The six decisions you actually need to make
Pricing a new SaaS is six decisions in sequence. Get them right and you can ship a credible page in a day.
- Model: free, freemium, or paid-only?
- Tier count: how many paid plans?
- Tier structure: feature-gated, usage-gated, or seat-gated?
- Anchor price: where does your starter tier sit?
- Trial offer: trial yes/no, and how long?
- Billing period: monthly default, annual discount?
Below, each decision with the corresponding catalog-wide pattern so you know what the market expects.
1. Model: paid-only is the default, not freemium
Across our 9,024 published B2B SaaS tools, the split is:
- 47% paid-only
- 39% freemium
- 13% free
- 1% enterprise / contact / pay-per-use / other
The conference narrative says "everyone does freemium." The catalog says paid-only is the modal pattern. The right choice for you depends on category and distribution:
Choose freemium if:
- Your distribution is bottom-up (individuals adopt before teams)
- Individual users can extract enough value alone to advocate internally
- Your category is horizontal (Coding, Image Gen, Writing, Assistants in AI; Notes, Tasks, Bookmarks in productivity)
Choose paid-only if:
- Your distribution is sales-led or partner-led
- Your category is vertical (CRM, Compliance, BI, Marketing Automation)
- Your buyer is a function head with a budget, not an individual
Per category share data: AI Coding is 61% freemium, Compliance is 83% paid, CRM is 75% paid.
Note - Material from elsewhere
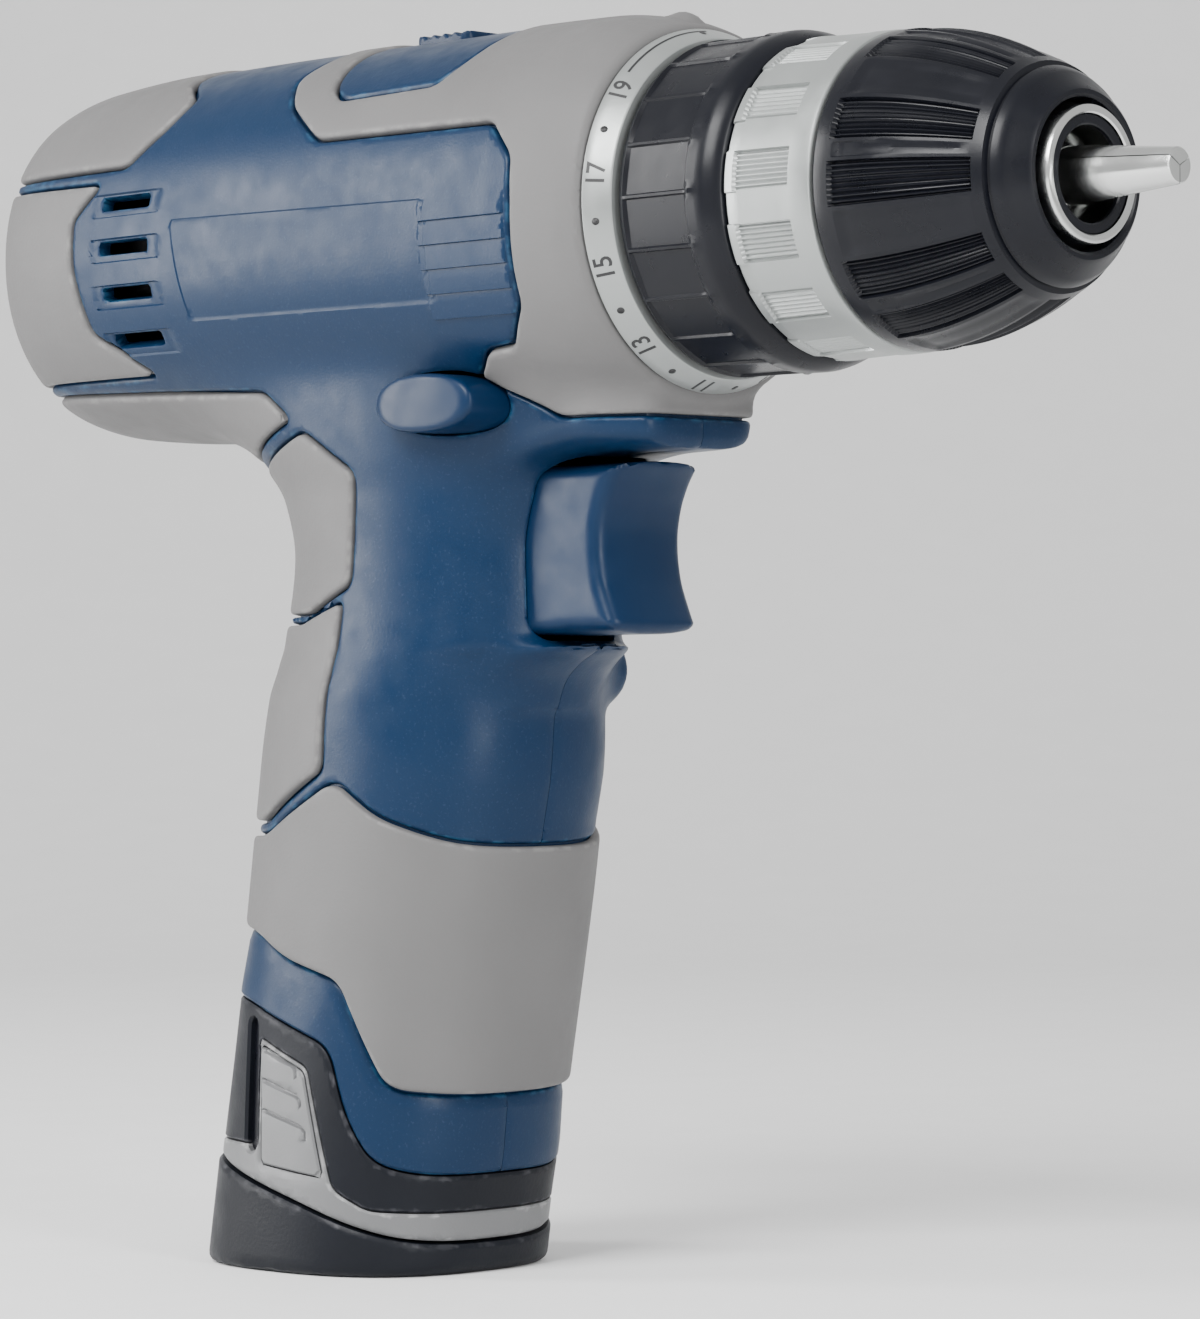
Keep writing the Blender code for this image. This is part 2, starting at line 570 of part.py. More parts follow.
# --- torque clutch ------------------------------------------------------------------------
def build_clutch():
    tube("clutch_washer", (44.6, 46.2), CASE_NECK_R + GAP, 18.5, (STEEL, 0.35, 1), 32)
    turns, radius, wire = 4.5, 15.3, 1.15
    x_low, x_high = 47.8, 68.0
    curve = bpy.data.curves.new("clutch_spring", "CURVE")
    curve.dimensions = "3D"
    spline = curve.splines.new("POLY")
    count = int(turns * 10)
    spline.points.add(count)
    for i, point in enumerate(spline.points):
        angle = 2 * math.pi * turns * i / count
        place = Vector((x_low + (x_high - x_low) * i / count, radius * math.cos(angle),
                        AXIS_Z + radius * math.sin(angle)))
        point.co = (*(place * MM), 1)
    curve.bevel_depth = wire * MM
    curve.bevel_resolution = 1
    curve.use_fill_caps = True
    add_object("clutch_spring", curve, (STEEL, 0.3, 1))
    tube("clutch_nut", (70.0, 74.6), CASE_NECK_R + GAP, 20.2, (BRASS, 0.4, 1), 32)

    turned("torque_collar", [(CASE_NECK_R + 0.6, 91.3), (21.4, 91.3), (22.4, 90.3), (23.3, 89.3),
                                      (23.3, 74.4), (23.0, 73.6), (22.3, 72.9), (20.8, 72.9), (20.8, 88.3),
                                      (CASE_NECK_R + 0.6, 88.3)], (BLACK, 0.35, 0), 36, SCALE_X[0])
    turned("scale_ring", [(21.0, 72.6), (23.6, 72.6), (25.4, 68.7), (25.0, 68.5), (21.0, 68.5)],
           (SILVER, 0.4, 1), 36, SCALE_X[0])


# --- chuck --------------------------------------------------------------------------------
def build_chuck():
    turned("chuck_body", [(5.9, 94.2), (5.9, 103.3), (16.3, 103.3), (7.9, 136.7), (8.8, 136.7),
                          (9.1, 136.2), (9.1, 134.6), (17.1, 108.0), (17.1, 102.0),
                          (11.5, 98.0), (11.5, 94.2)],
           (STEEL, 0.35, 1), 32)
    turned("chuck_rear_sleeve", [(17.4, 106.6), (21.2, 106.6), (21.6, 106.0), (22.0, 93.0), (21.6, 91.6),
                                 (17.4, 91.6)], (SILVER, 0.3, 1), 36)
    start, end = FRONT_SLEEVE_X
    barrel = []
    for step in range(7):
        share = step / 6
        barrel.append((13.4 + 8.1 * math.sin(share * math.pi / 2) ** 0.85,
                       end - (end - start - 1.1) * share))
    turned("chuck_front_sleeve", [(10.3, 135.4), (12.4, 135.4)] + barrel
           + [(21.1, start), (17.4, start), (17.4, 108.3)], (BLACK, 0.3, 0), 36)
    for index in range(3):
        build_jaw("jaw_%s" % "abc"[index], index * 2 * math.pi / 3)


def build_jaw(name, place):
    """One jaw: a sloping round bar cut to its third of a circle, made above the axis
    and then turned about it by place."""
    along = Vector((math.cos(JAW_ANGLE), 0, -math.sin(JAW_ANGLE)))
    tip = Vector((JAW_TIP_X, 0, 0.9))
    spin = Matrix.Translation((0, 0, AXIS_Z * MM)) @ Matrix.Rotation(place, 4, "X")
    bm = bmesh.new()
    middle = tip - along * JAW_LENGTH / 2
    bmesh.ops.create_cone(bm, cap_ends=True, segments=20, radius1=JAW_R * MM, radius2=JAW_R * MM,
                          depth=JAW_LENGTH * MM, matrix=Matrix.Translation(middle * MM)
                          @ along.to_track_quat("Z", "Y").to_matrix().to_4x4())
    bmesh.ops.transform(bm, matrix=spin, verts=bm.verts)
    jaw = add_object(name, mesh_from(bm, name), (STEEL, 0.25, 1))
    third = math.radians(60)
    wedge = [(0, 0.25), (-40 * math.sin(third), 0.25 + 40 * math.cos(third)), (0, 80),
             (40 * math.sin(third), 0.25 + 40 * math.cos(third))]
    sector_mesh = loft_mesh(name + "_sector", [[(x, y, z) for y, z in wedge] for x in (90, JAW_TIP_X - 0.1)])
    sector_mesh.transform(spin)
    boolean(jaw, add_object(name + "_sector", sector_mesh), "INTERSECT")
    nose = [(0, JAW_TIP_X), (2.4, JAW_TIP_X), (4.4, 143.0), (6.6, 137.5), (20, 130), (20, 95), (0, 95)]
    boolean(jaw, turned(name + "_tip", nose, None, 30), "INTERSECT")


def build_screws():
    """The clamshell screws, driven in from the left side."""
    for name, x, z, y in SCREWS:
        screw = cylinders(name, [((x, y + GAP, z), (x, y + 2.2, z), 2.5)], (STEEL, 0.35, 1), segments=20)
        shank = cylinders(name + "_shank", [((x, y - 14.4, z), (x, y + 1, z), 1.4)], segments=12)
        boolean(screw, shank, "UNION")
        socket = cylinders(name + "_socket", [((x, y + 1.2, z), (x, y + 5, z), 1.1)], segments=6)
        boolean(screw, socket)


clear_scene()
PARTS = new_collection("cordless_drill")
CUTTERS = new_collection("cutters")
build_housing()
build_pads()
build_screws()
build_battery()
build_controls()
build_motor()
build_gear_train()
build_clutch()
build_chuck()
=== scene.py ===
"""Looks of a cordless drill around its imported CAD: moulded skins, soft grips, turned rings and materials.

Shapes are worked out in millimetres in the row frame: x runs along the drill axis to the chuck, y is
the tool's left side, z is up. Every mesh is scaled to metres when its object is made.
"""
import json
import math
from itertools import product

import bpy
import numpy as np
from mathutils import Matrix, Vector


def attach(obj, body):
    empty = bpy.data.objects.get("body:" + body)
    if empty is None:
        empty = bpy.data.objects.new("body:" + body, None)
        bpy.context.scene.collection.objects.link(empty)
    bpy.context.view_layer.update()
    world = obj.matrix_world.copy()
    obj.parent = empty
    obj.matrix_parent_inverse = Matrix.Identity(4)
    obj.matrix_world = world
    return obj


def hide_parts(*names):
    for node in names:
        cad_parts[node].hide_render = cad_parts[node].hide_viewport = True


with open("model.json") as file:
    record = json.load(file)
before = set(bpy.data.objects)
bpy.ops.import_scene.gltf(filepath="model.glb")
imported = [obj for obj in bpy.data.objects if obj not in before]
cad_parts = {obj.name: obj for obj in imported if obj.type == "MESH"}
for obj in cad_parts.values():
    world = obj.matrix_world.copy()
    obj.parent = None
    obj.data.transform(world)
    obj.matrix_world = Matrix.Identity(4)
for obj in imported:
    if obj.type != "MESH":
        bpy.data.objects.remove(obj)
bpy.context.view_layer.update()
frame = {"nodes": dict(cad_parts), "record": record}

MM = 0.001
AXIS_Z = 150.4
LEAN = math.radians(10)
FAR = 60.0
BODY_STEP = 1.0

# Head sections: x, half width, half height of a superellipse about the drill axis.
HEAD = np.array([(-62, 17, 18), (-60.5, 20.6, 22.2), (-56.5, 23.6, 25.4), (-48, 25.6, 27.2),
    (-30, 26.9, 28.3),
                 (0, 27.5, 28.6), (40, 27.6, 28.6), (56, 27.6, 28.4), (64, 26.8, 27.3), (68.2, 25.7, 25.9)],
                 float)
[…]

Match the category gradient instead of fighting it.
2. Tier count: three is the dominant pattern
The single most consistent shape in B2B SaaS pricing is three tiers. 35% of paid SaaS uses exactly three. The next two clusters are one tier (19%) and four tiers (17%).
The three-tier pattern works because it solves four problems at once:
- The middle tier looks like a deal next to a premium tier (price anchoring)
- Buyers self-segment by feature need without sales involvement
- There's always a tier above to upsell into
- The top tier ("Enterprise" or "Contact sales") qualifies enterprise leads without forcing self-serve
The default naming convention has converged: Starter / Pro / Enterprise. Variants: Free / Pro / Business; Basic / Plus / Premium; Individual / Team / Enterprise.
Choose 1 tier only if your buyer doesn't need a choice (specialized vertical, productized service, solo-developer-only tool).
Choose 4+ tiers only if you're matrix-pricing (multiple personas times feature levels) or usage-based (cloud, AI APIs). Going to 5 or 6 tiers usually hurts conversion because cognitive load grows quadratically.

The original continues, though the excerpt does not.